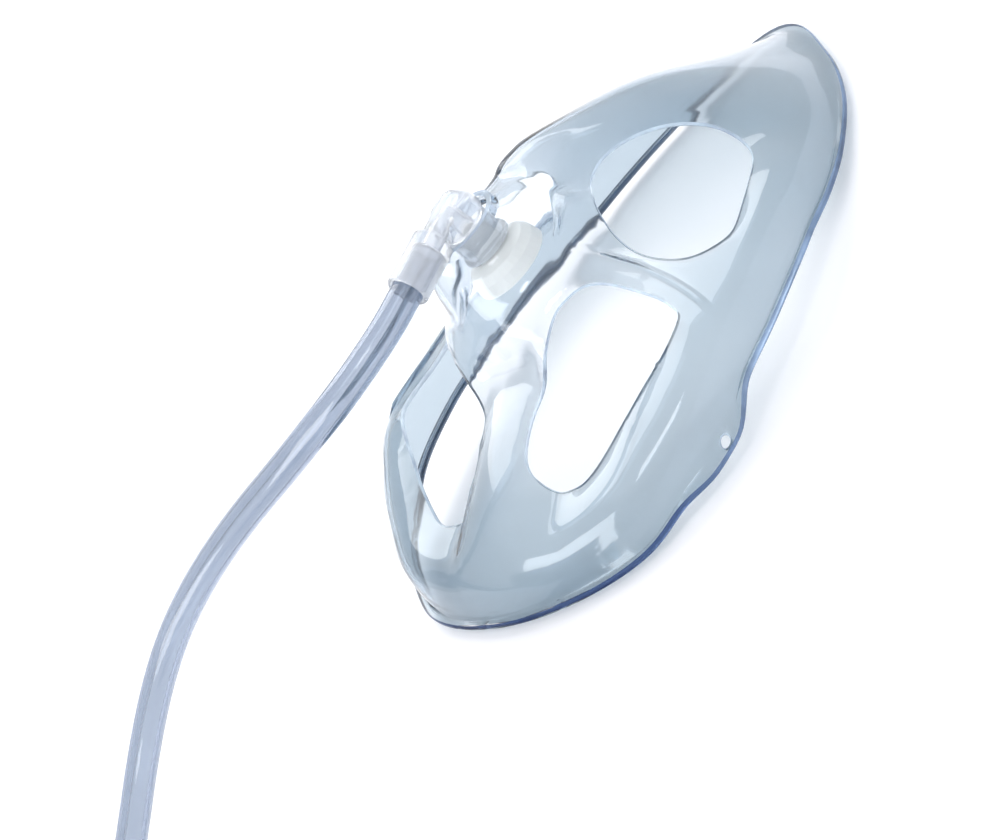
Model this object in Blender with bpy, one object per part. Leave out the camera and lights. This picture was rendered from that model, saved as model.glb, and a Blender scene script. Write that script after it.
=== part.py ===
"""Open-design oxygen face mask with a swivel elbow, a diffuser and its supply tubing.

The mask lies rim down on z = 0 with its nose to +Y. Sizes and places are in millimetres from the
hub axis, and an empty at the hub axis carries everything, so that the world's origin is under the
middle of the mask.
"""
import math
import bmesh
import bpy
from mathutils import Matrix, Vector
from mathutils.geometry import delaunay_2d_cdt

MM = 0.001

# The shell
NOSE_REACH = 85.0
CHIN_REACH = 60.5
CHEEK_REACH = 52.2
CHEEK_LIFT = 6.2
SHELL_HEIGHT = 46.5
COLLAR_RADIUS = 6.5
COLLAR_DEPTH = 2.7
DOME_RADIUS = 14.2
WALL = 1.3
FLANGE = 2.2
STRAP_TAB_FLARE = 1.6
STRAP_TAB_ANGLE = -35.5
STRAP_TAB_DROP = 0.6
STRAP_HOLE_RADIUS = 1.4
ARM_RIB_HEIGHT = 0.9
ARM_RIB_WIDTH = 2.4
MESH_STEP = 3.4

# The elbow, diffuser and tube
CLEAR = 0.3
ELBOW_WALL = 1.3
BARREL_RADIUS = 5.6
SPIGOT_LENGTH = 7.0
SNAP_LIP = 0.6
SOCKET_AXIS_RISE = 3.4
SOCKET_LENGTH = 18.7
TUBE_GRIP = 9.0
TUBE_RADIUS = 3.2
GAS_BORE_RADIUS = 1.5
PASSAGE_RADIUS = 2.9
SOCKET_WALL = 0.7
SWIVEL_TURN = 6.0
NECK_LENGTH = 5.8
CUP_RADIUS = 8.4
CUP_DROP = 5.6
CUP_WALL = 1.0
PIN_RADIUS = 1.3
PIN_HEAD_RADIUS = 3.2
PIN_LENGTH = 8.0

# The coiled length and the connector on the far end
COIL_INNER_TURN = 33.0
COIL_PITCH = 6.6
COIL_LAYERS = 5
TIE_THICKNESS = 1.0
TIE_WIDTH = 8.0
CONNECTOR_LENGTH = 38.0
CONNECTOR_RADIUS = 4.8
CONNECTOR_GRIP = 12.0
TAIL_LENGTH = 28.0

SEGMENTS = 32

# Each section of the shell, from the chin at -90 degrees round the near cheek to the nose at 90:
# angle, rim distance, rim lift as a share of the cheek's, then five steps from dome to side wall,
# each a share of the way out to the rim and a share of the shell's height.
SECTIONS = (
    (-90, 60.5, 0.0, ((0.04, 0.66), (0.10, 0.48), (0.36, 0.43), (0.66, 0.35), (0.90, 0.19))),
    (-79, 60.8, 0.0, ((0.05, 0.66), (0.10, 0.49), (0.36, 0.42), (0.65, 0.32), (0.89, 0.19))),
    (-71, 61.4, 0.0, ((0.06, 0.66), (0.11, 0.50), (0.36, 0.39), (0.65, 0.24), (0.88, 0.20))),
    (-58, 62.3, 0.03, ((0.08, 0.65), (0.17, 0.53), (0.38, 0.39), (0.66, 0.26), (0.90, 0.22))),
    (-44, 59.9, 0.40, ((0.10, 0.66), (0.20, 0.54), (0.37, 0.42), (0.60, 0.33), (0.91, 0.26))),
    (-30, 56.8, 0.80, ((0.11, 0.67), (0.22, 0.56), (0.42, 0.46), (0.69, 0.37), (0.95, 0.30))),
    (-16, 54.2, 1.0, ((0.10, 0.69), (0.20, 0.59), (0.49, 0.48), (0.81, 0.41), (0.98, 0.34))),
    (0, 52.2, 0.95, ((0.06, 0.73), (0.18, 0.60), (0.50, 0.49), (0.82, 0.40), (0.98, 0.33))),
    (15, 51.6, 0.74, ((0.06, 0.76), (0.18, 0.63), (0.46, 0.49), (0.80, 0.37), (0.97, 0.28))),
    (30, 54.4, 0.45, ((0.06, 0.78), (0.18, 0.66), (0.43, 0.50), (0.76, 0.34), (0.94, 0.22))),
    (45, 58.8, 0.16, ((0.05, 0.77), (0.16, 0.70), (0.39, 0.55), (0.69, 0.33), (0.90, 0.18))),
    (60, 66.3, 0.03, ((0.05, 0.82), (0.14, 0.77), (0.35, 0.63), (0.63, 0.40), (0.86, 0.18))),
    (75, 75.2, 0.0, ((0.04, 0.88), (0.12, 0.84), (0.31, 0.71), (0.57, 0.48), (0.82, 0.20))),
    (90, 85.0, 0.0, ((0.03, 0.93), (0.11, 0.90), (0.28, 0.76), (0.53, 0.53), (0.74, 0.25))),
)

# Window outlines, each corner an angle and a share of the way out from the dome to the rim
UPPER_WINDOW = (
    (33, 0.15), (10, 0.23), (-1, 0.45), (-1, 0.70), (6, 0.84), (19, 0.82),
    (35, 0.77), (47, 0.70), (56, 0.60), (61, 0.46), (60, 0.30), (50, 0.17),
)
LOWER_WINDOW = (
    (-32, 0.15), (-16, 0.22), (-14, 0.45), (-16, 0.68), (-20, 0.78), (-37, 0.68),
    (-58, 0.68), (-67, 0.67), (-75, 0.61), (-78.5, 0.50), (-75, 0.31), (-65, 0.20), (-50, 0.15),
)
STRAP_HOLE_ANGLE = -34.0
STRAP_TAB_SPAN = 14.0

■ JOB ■
Look at the material above and copy, word for word, its lines from the first through the one containing "its supply tubing.".

■ WORKED ANSWER ■
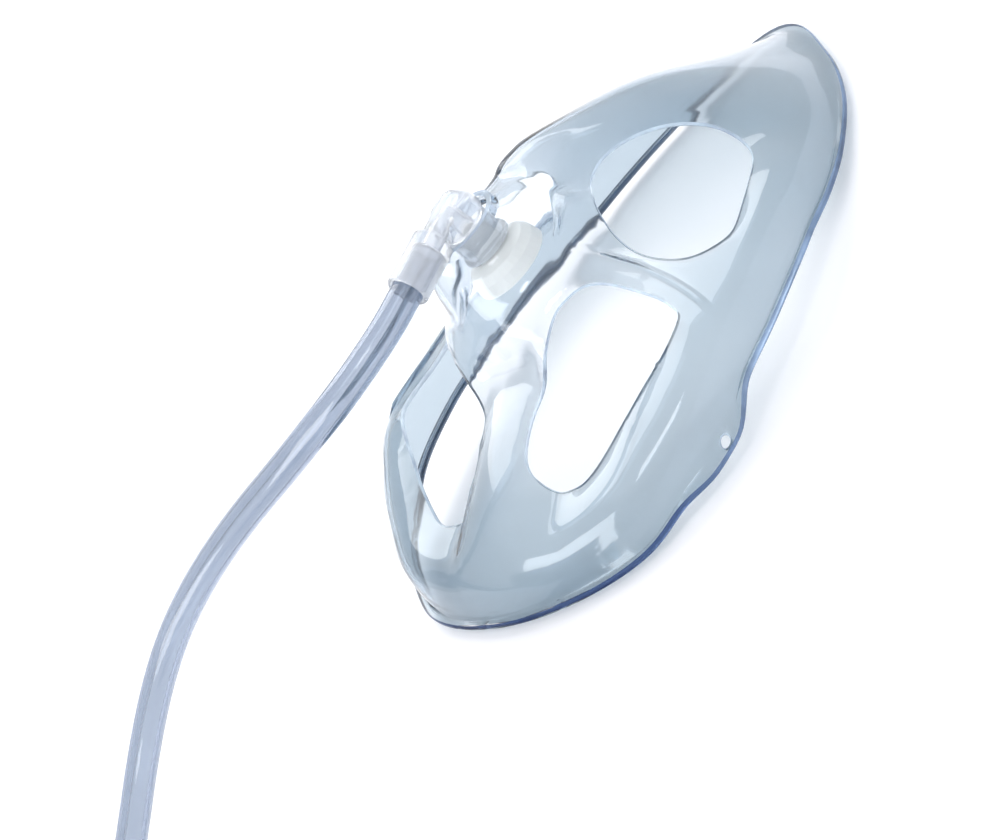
Model this object in Blender with bpy, one object per part. Leave out the camera and lights. This picture was rendered from that model, saved as model.glb, and a Blender scene script. Write that script after it.
=== part.py ===
"""Open-design oxygen face mask with a swivel elbow, a diffuser and its supply tubing.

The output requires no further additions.